Let us know if you need any help or have any questions getting this into the library!
Thank you very much for working on this! Can't wait to try this out
@RUFFY-369 @SangbumChoi Excited to see this being picked up and the SAM-2 efforts revived! As there hasn't been any recent activity on #32394, we'll treat this as the active PR which will likely be merged in.
Let us know if you need any help or have any questions getting this into the library!
:100: :rocket:
Are we targeting 2 or 2.1?
Afaik there is no architecture difference in 2.1 so we can aim both but 2.1 for first priority
@qubvel Hi Pavel, currently I'm finished with image + video checkpoint conversion and proceeding video inference pipeline.
For the image example I used to import with
img_url = "https://huggingface.co/datasets/huggingface/documentation-images/resolve/main/transformers/model_doc/sam-car.png"
Is there any appropriate place to upload short video clip to use in docs and also conversion check?
Hi @SangbumChoi, a repo on the hub should be OK, alternatively, you can make a dataset. Then I can copy it to hf-internal-testing org. Let me know if you face any issues 🤗
Hello everyone! I wanted to know if this is an active PR and if there is any way I can help so that this gets deployed in transformers? Please let me know :)
@neurohazardous Hi, It is an active PR, and already image based inference is done in this PR. What is left is video based inference. If you are familiar with transformers already then we can discuss about the collaboration!
Hi,
I really appreciate all the work within this PR and with all the other SAM2 attemps in other PRs, but I am wondering: is it really a good goal to commit everything at once? I mean there could be a phase 1, finishing, testing, merging SAM2's image based features, and continue in a new PR from there. It makes review easier, people get partial results sooner, etc., and when things needs to be rebased, it is less files, etc. Given SAM2's improved speed, etc., an image-only model would be already a great addition. What do you think?
@qubvel Do you have any additional comment for upper comment suggestion?
I think it might be a good option to deliver what we have as soon as possible. However, we must ensure that the API for the Image model will not be broken with the addition of the Video model, so it might be a bit tricky, as I'm not sure how tightly both of them are coupled.
Yeah I also agree that it will be tricky and prefer to make both enabled.
Folks would greatly appreciate image support even if video isn’t there yet, for what it’s worth.
@SangbumChoi @qubvel @RUFFY-369 thanks for your work on this. Do you have some guesstimated time frame on when this PR may be usable for video predictions.
I was thinking to try to get something going with onnx runtime, but using transformers js with WebGPU would be much better ;)
Since there has been no recent activity in this PR, I suppose anyone from the community can reopen the PR and continue working on it. In case @SangbumChoi is fine with it, let's wait for his confirmation.

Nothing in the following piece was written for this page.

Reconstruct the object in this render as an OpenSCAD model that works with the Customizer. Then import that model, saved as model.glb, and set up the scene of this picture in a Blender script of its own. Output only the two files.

I’d propose that what is ready for image segmentation gets shipped if active work isn’t being done on video.
I cannot assure the finish date but I will start this PR very soon when the ongoing other PR get merged.
@qubvel
Hi Pavel, long time no see. Even though this PR is not perfectly ready. I have decided to make Image Part first. There are only few things left.

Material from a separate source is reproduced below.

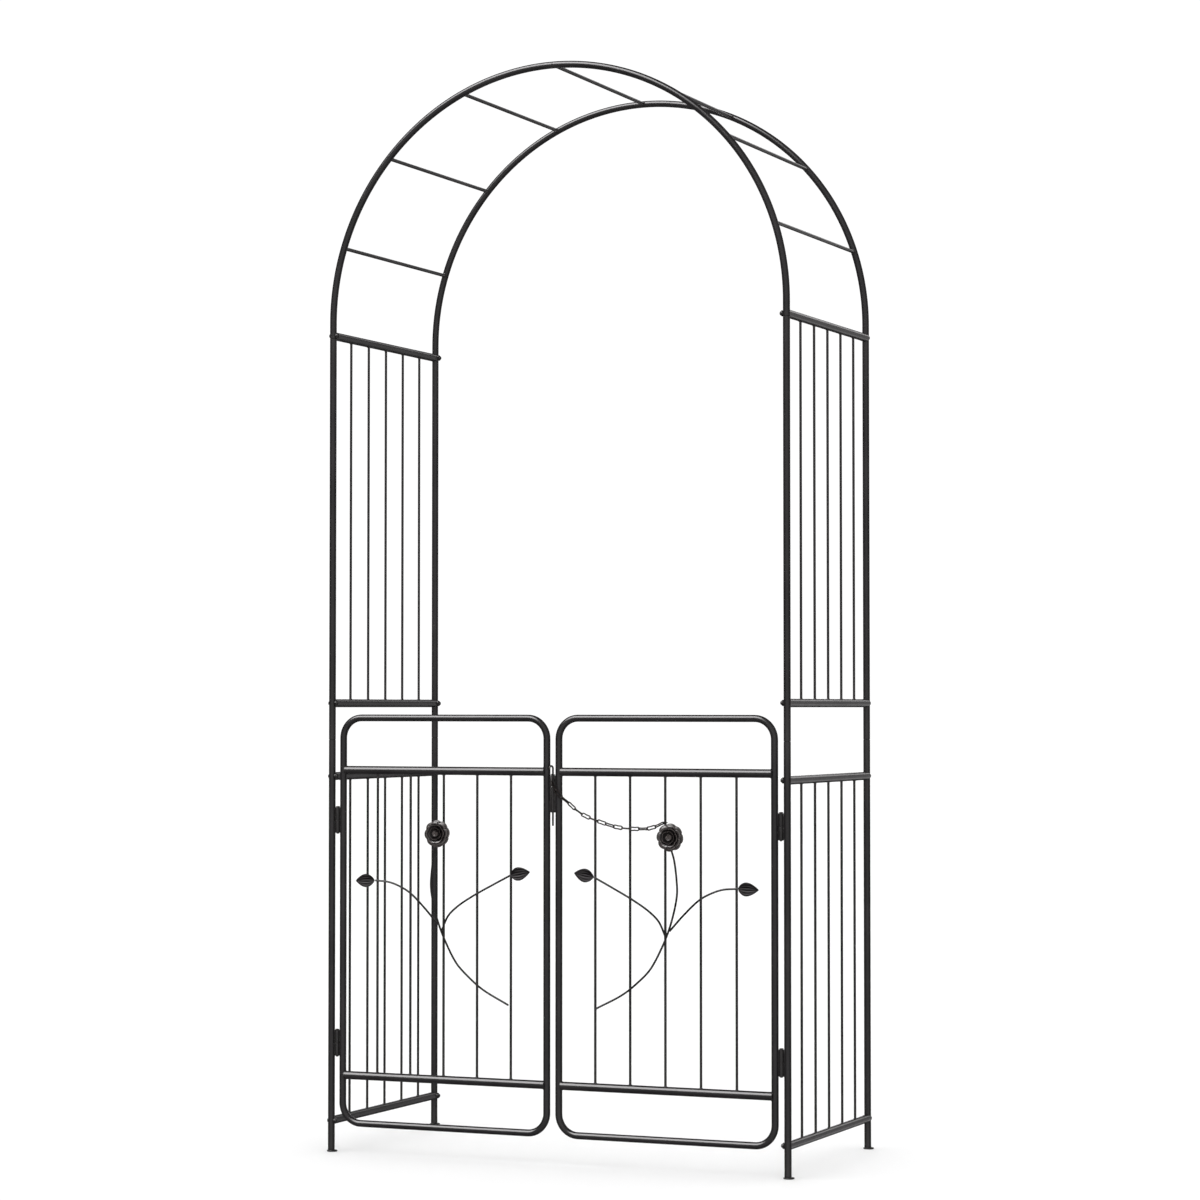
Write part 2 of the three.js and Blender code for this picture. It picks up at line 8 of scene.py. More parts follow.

- convert all model (only tiny atm)
- docstring update
- example code update
I know you are busy but you might want to roughly review this one :)
Hi @SangbumChoi ! Thanks for the huge work on this. I just made a quick pass for now and left a few comments mainly on things that need to be updated to follow new Transformers convention (init, no TensorFlow, attention implementation...). Since this PR was opened quite a long time ago, do you still have some time to work on it? Otherwise we can try to figure out how to take it from here. Thanks again!
@yonigozlan Hi, I will try!
@qubvel @yonigozlan Hi can you review this PR except for the https://github.com/huggingface/transformers/pull/32317#discussion_r2010457443 ?
Hi @SangbumChoi, we will try to review this week!
Hi @SangbumChoi ! Sorry for the delay on this, I have started reviewing and will continue this week. I'm happy to help push updates to get up to speed with the current state of Transformers and to support the video pipeline if you don't have the bandwidth to iterate on this in the coming weeks. let me know!
@yonigozlan I am little bit busy until June 5th but I can do my best after this. Current model is already converted the weight including memory encoder which is related to video pipeline.
Let's do the video pipeline. :) I will summarize the TO DOs in this weekdays.
@SangbumChoi Sounds good! I'll review + push some changes in the meantime then, let's see if I get to the video part by June 5 😅. Thanks again for your huge work, excited to merge this PR soon!
@yonigozlan Hi, I think I can work on CVPR week (maybe coding while at the hotel :) ), I will start to understand the change that you have made. Is there anything specific detail that I should aware?